%%
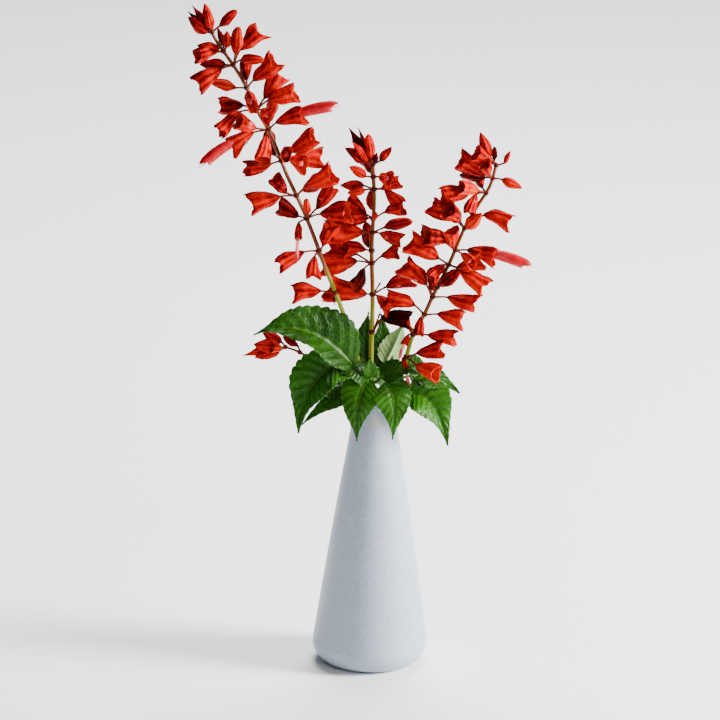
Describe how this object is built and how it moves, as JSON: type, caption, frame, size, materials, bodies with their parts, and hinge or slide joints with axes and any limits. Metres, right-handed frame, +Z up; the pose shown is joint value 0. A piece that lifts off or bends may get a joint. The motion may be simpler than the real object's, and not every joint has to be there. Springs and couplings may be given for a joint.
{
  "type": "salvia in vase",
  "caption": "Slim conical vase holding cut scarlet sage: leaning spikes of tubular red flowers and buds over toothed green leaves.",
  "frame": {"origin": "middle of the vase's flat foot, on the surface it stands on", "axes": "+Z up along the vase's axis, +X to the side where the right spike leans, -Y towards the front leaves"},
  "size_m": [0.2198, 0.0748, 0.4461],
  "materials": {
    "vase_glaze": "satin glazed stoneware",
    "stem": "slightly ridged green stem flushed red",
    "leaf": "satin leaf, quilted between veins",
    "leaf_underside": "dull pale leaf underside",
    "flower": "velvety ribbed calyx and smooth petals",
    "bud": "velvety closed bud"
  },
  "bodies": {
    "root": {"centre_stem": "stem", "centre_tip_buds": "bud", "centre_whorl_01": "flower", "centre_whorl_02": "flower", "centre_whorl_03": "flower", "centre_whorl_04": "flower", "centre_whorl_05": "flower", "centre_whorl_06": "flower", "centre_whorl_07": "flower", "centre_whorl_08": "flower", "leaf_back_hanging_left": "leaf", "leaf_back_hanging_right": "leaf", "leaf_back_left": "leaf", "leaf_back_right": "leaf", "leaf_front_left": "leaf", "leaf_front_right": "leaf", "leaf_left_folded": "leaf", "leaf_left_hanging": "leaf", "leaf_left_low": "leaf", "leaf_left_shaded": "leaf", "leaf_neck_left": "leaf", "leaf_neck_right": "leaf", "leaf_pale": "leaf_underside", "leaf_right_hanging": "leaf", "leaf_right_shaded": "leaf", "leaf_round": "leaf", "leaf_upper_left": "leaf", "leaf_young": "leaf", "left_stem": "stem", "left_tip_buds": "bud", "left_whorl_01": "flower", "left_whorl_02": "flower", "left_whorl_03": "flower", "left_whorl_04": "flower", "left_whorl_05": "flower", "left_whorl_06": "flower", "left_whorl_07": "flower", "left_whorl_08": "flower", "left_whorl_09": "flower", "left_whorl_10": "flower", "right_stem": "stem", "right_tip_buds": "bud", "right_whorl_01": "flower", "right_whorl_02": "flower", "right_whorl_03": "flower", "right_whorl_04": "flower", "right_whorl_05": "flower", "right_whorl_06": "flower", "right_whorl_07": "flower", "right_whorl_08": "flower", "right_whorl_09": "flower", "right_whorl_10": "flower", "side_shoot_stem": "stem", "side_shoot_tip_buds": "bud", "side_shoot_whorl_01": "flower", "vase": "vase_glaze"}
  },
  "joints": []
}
%%
%%
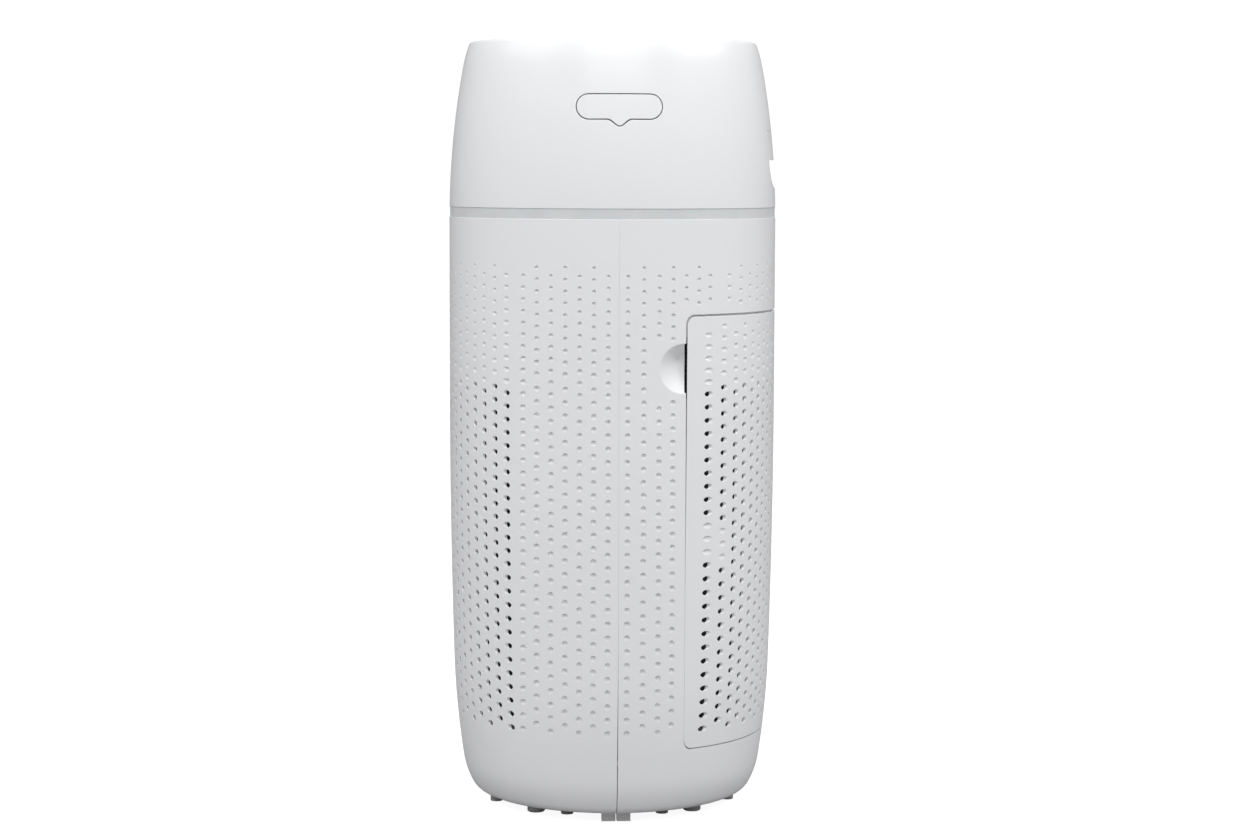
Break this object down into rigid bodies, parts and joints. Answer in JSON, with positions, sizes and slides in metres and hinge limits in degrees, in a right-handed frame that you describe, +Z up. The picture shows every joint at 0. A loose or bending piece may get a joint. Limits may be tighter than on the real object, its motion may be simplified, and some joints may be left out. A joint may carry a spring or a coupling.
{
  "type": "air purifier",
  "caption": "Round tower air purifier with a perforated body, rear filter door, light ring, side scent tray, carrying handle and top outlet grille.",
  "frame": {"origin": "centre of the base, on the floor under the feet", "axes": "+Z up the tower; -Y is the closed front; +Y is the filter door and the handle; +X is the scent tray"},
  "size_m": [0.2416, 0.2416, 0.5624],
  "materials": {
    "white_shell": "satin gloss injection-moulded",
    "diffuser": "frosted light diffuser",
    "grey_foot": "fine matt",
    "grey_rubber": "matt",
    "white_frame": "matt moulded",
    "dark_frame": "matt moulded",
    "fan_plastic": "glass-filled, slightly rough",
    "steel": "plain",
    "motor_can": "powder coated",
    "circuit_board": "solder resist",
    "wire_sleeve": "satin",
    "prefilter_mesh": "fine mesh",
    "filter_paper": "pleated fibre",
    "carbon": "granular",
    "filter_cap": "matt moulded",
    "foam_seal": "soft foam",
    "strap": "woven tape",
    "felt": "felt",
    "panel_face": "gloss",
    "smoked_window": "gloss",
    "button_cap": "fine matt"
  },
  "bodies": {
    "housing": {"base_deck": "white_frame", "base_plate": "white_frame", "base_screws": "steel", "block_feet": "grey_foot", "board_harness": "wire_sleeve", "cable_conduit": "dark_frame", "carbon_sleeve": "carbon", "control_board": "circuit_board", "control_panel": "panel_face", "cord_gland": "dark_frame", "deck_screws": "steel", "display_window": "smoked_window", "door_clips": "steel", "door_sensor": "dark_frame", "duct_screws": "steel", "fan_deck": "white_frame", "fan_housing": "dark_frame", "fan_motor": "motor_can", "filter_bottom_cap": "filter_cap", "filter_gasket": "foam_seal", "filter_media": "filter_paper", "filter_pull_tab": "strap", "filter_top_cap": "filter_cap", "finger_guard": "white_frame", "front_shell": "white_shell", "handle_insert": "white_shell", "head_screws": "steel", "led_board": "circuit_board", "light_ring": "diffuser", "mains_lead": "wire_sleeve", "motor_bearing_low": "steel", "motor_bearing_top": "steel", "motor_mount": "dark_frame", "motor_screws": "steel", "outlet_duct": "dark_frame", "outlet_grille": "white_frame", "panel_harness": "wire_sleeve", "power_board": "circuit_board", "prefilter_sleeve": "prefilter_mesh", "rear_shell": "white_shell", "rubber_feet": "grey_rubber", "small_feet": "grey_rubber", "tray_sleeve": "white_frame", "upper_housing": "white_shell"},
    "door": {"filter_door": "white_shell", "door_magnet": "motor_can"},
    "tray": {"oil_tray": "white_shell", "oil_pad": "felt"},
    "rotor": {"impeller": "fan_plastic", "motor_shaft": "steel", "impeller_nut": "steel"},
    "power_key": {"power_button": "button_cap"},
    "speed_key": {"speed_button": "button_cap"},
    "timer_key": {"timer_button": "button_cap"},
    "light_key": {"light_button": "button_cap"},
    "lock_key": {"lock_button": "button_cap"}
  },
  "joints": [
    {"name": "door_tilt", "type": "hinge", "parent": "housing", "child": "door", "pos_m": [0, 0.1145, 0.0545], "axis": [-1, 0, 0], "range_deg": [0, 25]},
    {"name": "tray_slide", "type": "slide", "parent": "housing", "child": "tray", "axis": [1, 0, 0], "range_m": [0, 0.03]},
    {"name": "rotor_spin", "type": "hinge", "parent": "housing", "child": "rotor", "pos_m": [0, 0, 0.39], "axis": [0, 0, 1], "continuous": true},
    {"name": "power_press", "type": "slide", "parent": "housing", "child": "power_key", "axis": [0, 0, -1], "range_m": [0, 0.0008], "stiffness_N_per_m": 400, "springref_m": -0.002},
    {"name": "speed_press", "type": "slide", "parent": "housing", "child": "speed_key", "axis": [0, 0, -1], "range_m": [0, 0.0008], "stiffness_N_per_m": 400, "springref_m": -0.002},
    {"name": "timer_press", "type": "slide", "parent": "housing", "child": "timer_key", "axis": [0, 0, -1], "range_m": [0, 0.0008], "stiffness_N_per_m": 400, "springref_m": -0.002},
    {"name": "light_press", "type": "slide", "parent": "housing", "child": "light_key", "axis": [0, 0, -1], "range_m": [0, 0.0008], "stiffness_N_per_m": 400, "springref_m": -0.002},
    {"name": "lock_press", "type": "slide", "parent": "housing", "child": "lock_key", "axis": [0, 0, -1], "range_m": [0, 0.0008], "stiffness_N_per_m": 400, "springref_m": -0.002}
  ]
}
%%
%%
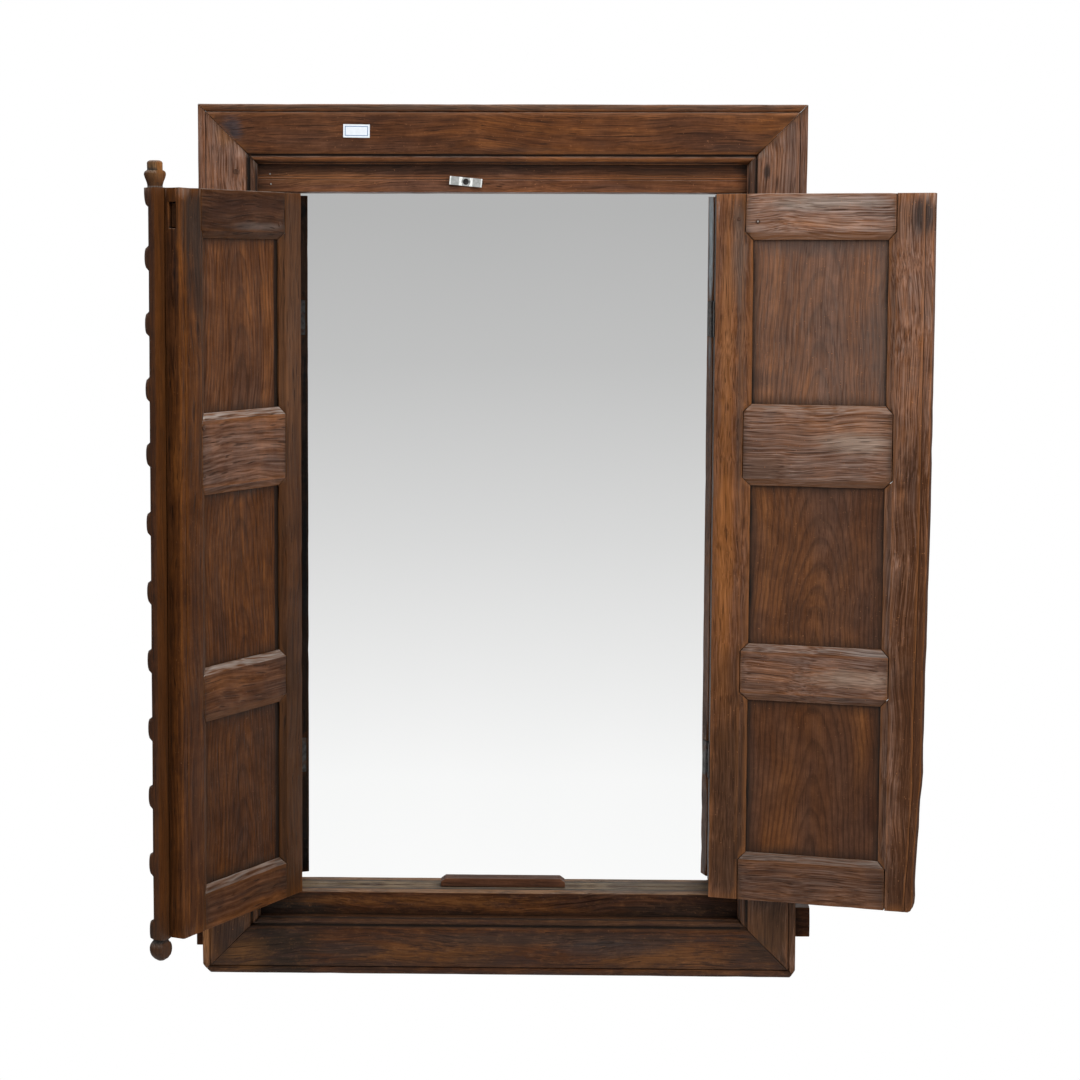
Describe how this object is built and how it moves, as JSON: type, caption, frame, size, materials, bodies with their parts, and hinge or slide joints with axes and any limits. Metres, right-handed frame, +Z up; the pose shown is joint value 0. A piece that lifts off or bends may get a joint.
%%
[Task]
Using the listing above, locate the lines that hold "caption" and copy each one.

[Exercise response]
Describe how this object is built and how it moves, as JSON: type, caption, frame, size, materials, bodies with their parts, and hinge or slide joints with axes and any limits. Metres, right-handed frame, +Z up; the pose shown is joint value 0. A piece that lifts off or bends may get a joint. The motion may be simpler than the real object's, and not every joint has to be there. Springs and couplings may be given for a joint.
  "caption": "Slim conical vase holding cut scarlet sage: leaning spikes of tubular red flowers and buds over toothed green leaves.",
  "caption": "Round tower air purifier with a perforated body, rear filter door, light ring, side scent tray, carrying handle and top outlet grille.",
Describe how this object is built and how it moves, as JSON: type, caption, frame, size, materials, bodies with their parts, and hinge or slide joints with axes and any limits. Metres, right-handed frame, +Z up; the pose shown is joint value 0. A piece that lifts off or bends may get a joint.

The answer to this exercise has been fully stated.